To get even more information, we can "go deeper" into some philosophy. Vedanta, one of the main classical philosophies of India, says that there are five koshas, or sheaths, to the body. (This was the first known example of an inner hierarchy.) The physical body, with all its complexities, is only the first sheath. It is "the food body," made of the things we eat and drink. We want to train and nurture it properly, but we'll miss the more subtle experiences if we identify too strongly with the container.

The second layer is the "vital energy," or prana. We access this layer most easily through the breath. Once we find our alignment in the yoga poses, we can restart our studies and see how we're breathing in each one. Which poses restrict the breath, or push it into new places? When does the breath stop, or quicken? Following the breath, instead of a teacher's narration, is a completely different class. The rhythm changes every day. For deep study and training of the breath, meditative poses are used.

Deeper than that is the mind, the third sheath. After we've trained the body and the breath, we can observe the mind more clearly. Thoughts, desires and emotions float in and out of our awareness. We acknowledge some sensations; we ignore others. We travel to the past, or the future. Mindfulness meditation, and other psychological tactics, help us detach from the flood of sensations, and observe their patterns or causes. Breathing exercises, visual focal points, sound vibrations, and other tools help us quiet the waves. Again, we can practice this study during yoga class, during our day-to-day activities, or in a quiet seated position.
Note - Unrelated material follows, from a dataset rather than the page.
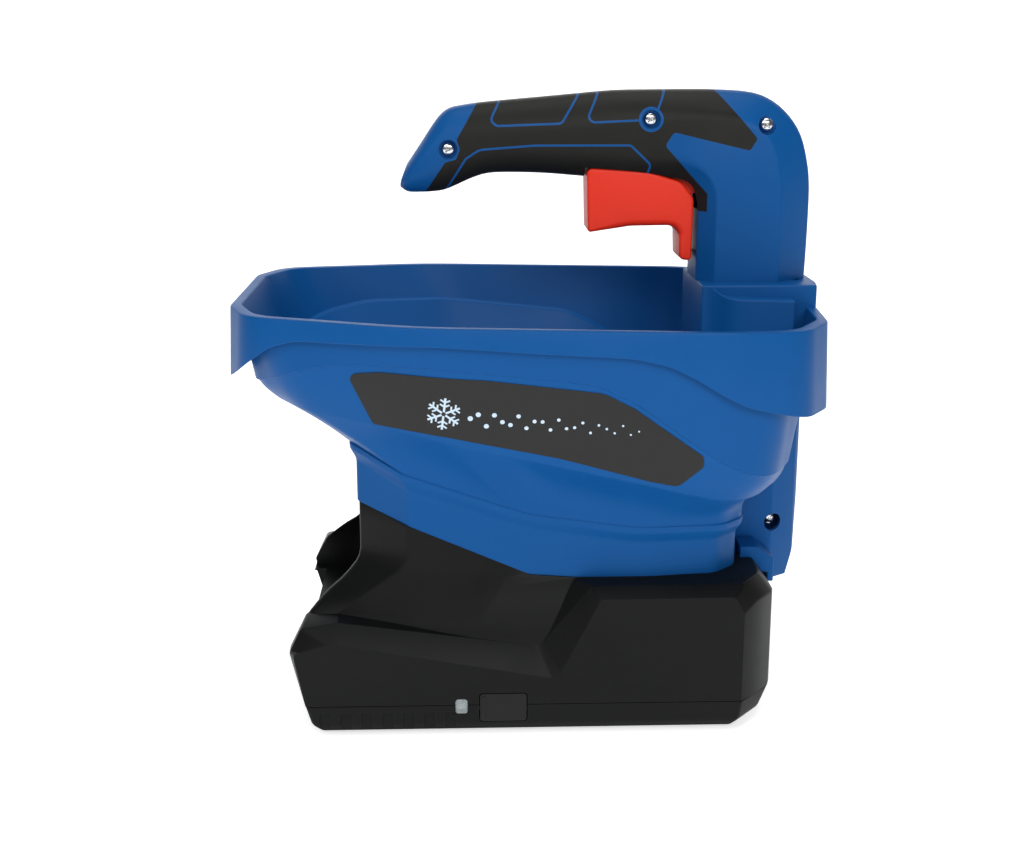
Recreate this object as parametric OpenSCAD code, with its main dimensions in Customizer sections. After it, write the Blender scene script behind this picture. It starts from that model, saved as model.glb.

When those three layers are clear (remember, don't hold your breath...), we have more access to the fourth layer: the intuition. This personal wisdom peeks out with small signals, and eventually starts to transmit deeper and deeper understanding. It's not thinking, it's knowing. It is your ego, in a positive sense: your knowledge of who you are, underneath all the conditioning. Moving from this layer is confident and unruffled. You're acting, not reacting.

And the deepest layer of us all is pure bliss. Remember an amazing view, an infatuated love, or an endorphin high. A pure high solo in a children's choir. A deep, satisfying sleep. That's sort of the nature of the innermost body. It's light, and peace, without any cause or conclusion. And those feelings aren't inserted into us; they're already inside. The practice of yoga just increases our transparency.

This philosophy gives us another map for the world inside our skin. We can go deeper into the layers of experience. We can train our minds to move from the outer shapes of our interactions with the world to the muscles and bones of anatomy, from the ebbs and flows of our energy to the icons of the mind, from the knowledge and wisdom of our intuition to the deep still peace at the center of it all. And we can call that yoga.